This table highlights some differences between some of the handlers. I've temporarily left in question marks for items we need to confirm.
|Feature||/tika (text|body)||/tika (html)||/tika (json)||/rmeta||/meta||/unpack|
|Text (including text of embedded documents)||Y||Y||Y||Y||N||Y ( with /unpack/all)|
|Metadata of main document||N||Y||Y||Y||Y||Y ( with /unpack/all)|
|Metadata of embedded documents/attachments||N||N||N||Y||N||N|
|Notification of parse exception||Y/N||Y/N||Y||Y||Y||Y?|
|Specific stacktrace if server is started with the -s (stacktrace) option||N||N||Y||Y||N||N|
|MetadataFilters are applied (see ModifyingContentWithHandlersAndMetadataFilters)||N||N||Y||Y||N||N|
|Notification of parse exception in embedded document||N||N||Y as of 2.4.1||Y||N||N?|
|Specific stacktrace for parse exception in embedded document||N||N||Y as of 2.4.1||Y||N||N|
|WriteLimit with the ||N||N||Y||Y||N/A||N|
|Actual attachments (raw bytes)||N||N||N||N||N||Y|
1 If the parse exception comes early in the parse before the streaming starts (as with an EncryptedDocumentException), you'll get an http status 422 in /tika (text) and /tika (html).

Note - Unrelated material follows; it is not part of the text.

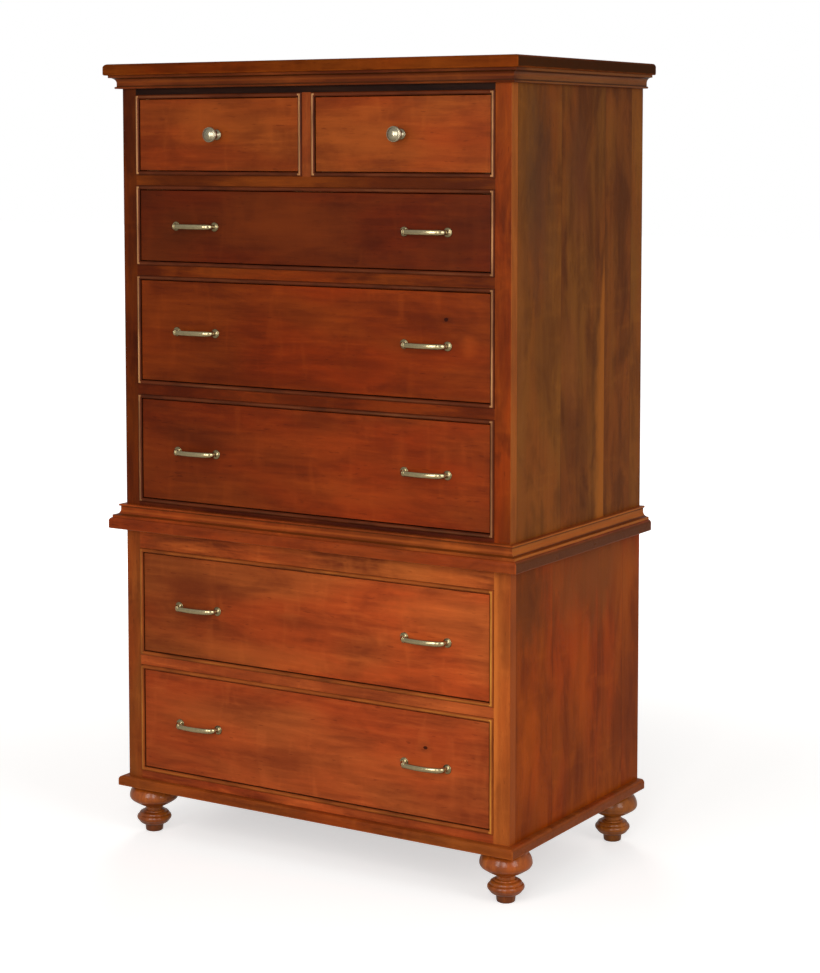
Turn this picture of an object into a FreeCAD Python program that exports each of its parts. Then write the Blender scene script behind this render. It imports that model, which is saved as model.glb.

With the
/tika (text) option, if the parse exception happens after content has started streaming, the stream will simply stop and you'll have no idea that there was a parse exception. With the
/tika (html) option, you'll see truncated html in /tika (html) if this happens.
2 Tika tries to stream while parsing and while writing the output. For some file formats, the parsers currently load the full document into memory and then write the content. So, this row focuses on whether Tika streams the writing of the content (and not the streaming read/parse of the file).